### [EXERCISE]
Check each line of the listing for the string "scene", then state how many lines have it. Only the number is wanted.

### [DATA LINES]
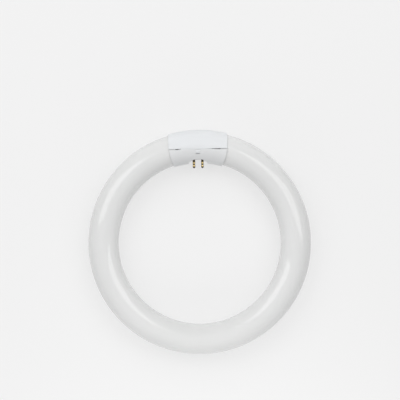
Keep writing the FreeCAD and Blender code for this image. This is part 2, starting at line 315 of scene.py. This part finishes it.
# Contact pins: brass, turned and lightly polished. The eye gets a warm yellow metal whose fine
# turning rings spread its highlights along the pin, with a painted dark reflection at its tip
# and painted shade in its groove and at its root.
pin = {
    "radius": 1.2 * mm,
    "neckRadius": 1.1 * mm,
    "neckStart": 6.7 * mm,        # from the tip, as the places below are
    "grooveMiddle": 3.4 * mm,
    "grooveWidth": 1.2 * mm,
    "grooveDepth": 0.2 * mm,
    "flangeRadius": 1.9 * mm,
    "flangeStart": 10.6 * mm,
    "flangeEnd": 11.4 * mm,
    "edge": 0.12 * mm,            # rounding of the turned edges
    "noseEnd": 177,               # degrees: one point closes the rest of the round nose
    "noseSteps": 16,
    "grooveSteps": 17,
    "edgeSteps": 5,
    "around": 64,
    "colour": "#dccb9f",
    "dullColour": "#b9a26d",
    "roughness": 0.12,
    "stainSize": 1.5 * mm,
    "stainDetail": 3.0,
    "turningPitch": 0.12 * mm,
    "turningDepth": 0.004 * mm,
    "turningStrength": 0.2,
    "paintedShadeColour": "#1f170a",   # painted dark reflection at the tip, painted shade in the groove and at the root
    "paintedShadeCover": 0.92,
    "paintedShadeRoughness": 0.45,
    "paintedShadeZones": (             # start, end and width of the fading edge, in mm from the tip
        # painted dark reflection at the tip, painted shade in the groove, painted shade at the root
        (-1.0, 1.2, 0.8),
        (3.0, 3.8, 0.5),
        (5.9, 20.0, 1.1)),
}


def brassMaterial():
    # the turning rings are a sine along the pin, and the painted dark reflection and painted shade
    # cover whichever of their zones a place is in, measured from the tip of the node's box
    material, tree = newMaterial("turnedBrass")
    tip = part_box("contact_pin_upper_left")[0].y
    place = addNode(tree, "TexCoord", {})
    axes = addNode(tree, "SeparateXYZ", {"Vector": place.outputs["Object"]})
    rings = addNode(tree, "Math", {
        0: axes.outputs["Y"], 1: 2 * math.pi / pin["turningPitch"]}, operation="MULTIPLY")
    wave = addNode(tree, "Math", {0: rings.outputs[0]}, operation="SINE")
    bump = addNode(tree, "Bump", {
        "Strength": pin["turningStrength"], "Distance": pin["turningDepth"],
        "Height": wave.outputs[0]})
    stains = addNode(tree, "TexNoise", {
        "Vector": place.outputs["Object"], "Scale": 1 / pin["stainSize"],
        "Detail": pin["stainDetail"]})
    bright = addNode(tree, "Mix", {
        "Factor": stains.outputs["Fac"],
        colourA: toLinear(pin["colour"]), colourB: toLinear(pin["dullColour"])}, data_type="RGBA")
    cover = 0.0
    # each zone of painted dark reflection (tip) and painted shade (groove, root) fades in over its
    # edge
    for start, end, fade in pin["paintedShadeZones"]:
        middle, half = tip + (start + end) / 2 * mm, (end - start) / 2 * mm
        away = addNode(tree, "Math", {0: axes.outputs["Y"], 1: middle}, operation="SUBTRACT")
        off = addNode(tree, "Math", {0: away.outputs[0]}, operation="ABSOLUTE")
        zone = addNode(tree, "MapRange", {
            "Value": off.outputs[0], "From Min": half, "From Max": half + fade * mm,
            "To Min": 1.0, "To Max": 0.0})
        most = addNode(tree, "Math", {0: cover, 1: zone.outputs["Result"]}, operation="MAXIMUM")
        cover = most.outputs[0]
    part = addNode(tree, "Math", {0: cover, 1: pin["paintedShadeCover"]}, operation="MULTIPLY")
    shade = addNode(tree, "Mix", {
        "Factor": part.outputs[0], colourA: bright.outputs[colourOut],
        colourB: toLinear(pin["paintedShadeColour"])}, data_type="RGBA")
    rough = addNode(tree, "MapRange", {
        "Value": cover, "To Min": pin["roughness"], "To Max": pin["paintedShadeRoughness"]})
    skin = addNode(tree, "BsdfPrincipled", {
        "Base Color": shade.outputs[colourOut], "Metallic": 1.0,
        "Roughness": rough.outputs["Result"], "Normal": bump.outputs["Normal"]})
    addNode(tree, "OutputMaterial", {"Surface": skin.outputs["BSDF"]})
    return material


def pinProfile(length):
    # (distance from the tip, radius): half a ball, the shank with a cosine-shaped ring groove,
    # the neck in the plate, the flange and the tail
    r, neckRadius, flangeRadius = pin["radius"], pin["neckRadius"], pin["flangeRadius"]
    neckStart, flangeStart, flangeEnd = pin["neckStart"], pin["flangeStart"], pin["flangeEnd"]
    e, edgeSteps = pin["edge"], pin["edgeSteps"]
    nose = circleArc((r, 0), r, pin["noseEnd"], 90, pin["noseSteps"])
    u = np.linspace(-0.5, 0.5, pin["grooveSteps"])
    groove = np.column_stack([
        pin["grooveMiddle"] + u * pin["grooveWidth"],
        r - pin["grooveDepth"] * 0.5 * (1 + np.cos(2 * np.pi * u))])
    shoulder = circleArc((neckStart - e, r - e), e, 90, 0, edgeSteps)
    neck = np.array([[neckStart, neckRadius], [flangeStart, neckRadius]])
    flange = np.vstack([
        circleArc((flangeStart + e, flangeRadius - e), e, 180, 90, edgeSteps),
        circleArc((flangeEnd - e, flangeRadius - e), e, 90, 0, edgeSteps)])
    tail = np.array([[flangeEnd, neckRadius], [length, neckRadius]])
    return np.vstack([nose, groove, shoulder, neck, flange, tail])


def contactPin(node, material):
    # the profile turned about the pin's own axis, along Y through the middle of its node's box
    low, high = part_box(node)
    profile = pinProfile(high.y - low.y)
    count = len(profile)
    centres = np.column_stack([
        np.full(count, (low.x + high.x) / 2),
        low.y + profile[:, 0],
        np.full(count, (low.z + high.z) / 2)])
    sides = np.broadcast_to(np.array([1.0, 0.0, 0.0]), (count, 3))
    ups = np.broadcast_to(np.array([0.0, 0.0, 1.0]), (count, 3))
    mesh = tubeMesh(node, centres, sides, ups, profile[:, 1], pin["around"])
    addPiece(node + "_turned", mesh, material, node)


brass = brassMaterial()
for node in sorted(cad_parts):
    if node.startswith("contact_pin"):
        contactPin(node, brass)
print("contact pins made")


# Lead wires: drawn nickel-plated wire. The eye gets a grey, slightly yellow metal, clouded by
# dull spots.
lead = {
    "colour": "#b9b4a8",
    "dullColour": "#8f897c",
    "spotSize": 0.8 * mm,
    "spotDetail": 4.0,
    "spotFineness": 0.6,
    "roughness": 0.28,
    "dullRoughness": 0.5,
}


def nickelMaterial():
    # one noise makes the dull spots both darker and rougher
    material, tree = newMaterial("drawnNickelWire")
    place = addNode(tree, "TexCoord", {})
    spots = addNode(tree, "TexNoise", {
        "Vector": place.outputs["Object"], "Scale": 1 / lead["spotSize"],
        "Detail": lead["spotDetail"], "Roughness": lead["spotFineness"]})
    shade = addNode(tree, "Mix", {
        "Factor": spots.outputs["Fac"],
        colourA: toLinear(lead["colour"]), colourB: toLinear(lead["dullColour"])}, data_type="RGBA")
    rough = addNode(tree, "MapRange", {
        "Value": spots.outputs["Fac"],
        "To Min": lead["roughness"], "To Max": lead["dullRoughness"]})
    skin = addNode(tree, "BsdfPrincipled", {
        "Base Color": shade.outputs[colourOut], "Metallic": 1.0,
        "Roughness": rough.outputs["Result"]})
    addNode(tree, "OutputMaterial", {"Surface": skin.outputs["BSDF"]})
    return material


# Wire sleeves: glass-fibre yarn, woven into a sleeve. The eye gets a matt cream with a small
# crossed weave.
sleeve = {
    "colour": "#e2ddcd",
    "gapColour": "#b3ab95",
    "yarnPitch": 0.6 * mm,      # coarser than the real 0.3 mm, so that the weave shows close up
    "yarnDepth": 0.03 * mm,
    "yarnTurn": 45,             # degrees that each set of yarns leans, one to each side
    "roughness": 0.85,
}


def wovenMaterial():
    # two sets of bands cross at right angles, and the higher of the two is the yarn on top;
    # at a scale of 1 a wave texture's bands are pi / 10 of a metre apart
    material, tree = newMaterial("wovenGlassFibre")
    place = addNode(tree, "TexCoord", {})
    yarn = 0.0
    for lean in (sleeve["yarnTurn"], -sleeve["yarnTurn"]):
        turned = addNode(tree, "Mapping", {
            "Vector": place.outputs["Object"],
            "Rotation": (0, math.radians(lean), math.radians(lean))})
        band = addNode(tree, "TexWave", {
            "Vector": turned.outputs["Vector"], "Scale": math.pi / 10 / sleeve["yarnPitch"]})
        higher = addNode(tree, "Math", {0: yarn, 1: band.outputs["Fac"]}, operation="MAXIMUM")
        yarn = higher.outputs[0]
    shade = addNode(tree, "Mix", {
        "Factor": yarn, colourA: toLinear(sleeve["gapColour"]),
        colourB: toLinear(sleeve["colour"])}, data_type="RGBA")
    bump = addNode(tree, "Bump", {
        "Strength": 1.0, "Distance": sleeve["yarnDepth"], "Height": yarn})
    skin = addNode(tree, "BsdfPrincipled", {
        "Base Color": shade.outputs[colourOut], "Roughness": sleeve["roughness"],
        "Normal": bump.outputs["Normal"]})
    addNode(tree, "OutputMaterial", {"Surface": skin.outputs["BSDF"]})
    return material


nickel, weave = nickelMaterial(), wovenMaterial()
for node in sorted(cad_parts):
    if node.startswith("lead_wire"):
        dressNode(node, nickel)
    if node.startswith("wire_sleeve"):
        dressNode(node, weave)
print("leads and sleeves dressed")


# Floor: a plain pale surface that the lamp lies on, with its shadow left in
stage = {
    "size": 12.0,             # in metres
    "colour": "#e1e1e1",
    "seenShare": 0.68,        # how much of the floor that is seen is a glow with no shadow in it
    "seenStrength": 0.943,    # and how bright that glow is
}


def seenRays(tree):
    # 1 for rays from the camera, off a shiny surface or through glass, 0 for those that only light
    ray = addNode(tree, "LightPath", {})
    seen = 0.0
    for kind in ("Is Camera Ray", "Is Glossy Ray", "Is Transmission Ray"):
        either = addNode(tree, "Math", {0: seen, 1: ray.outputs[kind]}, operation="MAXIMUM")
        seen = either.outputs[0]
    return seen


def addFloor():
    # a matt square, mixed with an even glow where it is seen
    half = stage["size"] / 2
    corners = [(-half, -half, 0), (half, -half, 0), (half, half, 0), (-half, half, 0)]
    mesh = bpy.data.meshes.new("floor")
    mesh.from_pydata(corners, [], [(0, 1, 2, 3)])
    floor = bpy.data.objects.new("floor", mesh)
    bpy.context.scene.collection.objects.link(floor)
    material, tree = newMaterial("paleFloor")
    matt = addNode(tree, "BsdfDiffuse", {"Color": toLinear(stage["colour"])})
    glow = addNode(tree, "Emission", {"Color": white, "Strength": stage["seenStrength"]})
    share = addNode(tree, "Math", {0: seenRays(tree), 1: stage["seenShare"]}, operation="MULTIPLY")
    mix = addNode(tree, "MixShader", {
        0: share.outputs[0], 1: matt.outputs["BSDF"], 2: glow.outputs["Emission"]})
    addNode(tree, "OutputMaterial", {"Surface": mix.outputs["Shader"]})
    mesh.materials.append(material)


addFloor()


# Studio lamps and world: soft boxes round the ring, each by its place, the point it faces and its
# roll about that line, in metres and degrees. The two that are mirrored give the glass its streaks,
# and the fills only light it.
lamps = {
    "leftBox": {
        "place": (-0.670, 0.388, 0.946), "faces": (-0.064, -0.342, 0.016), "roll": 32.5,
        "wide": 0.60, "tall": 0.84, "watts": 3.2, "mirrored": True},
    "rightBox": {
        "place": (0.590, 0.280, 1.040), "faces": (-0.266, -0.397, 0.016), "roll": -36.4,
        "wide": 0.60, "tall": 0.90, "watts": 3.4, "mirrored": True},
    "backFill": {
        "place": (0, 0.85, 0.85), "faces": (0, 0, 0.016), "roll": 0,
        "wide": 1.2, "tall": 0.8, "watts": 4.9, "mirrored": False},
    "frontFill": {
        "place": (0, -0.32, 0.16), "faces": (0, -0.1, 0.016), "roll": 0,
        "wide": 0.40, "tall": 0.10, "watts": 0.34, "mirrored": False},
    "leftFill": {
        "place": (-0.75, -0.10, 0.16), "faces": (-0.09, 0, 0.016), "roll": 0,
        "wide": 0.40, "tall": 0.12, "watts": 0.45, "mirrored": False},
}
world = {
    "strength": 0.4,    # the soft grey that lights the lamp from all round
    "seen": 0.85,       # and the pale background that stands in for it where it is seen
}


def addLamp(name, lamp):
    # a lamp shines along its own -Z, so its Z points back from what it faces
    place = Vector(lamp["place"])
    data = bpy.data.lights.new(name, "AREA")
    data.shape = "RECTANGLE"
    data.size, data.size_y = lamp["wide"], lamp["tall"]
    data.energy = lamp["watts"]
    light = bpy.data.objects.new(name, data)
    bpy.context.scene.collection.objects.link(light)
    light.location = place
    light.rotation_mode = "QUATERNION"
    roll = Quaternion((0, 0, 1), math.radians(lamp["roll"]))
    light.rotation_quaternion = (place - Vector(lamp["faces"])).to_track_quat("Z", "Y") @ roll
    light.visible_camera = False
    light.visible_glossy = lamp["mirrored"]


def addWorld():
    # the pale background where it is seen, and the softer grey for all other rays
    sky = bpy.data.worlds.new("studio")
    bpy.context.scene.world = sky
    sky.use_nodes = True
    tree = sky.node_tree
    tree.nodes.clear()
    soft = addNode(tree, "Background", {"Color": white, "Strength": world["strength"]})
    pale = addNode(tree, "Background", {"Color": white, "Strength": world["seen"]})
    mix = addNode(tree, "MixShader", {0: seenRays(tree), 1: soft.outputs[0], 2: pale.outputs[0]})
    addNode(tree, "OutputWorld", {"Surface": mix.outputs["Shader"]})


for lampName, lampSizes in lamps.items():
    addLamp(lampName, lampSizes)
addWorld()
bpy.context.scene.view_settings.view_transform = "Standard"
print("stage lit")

### [EXPECTED ANSWER]
5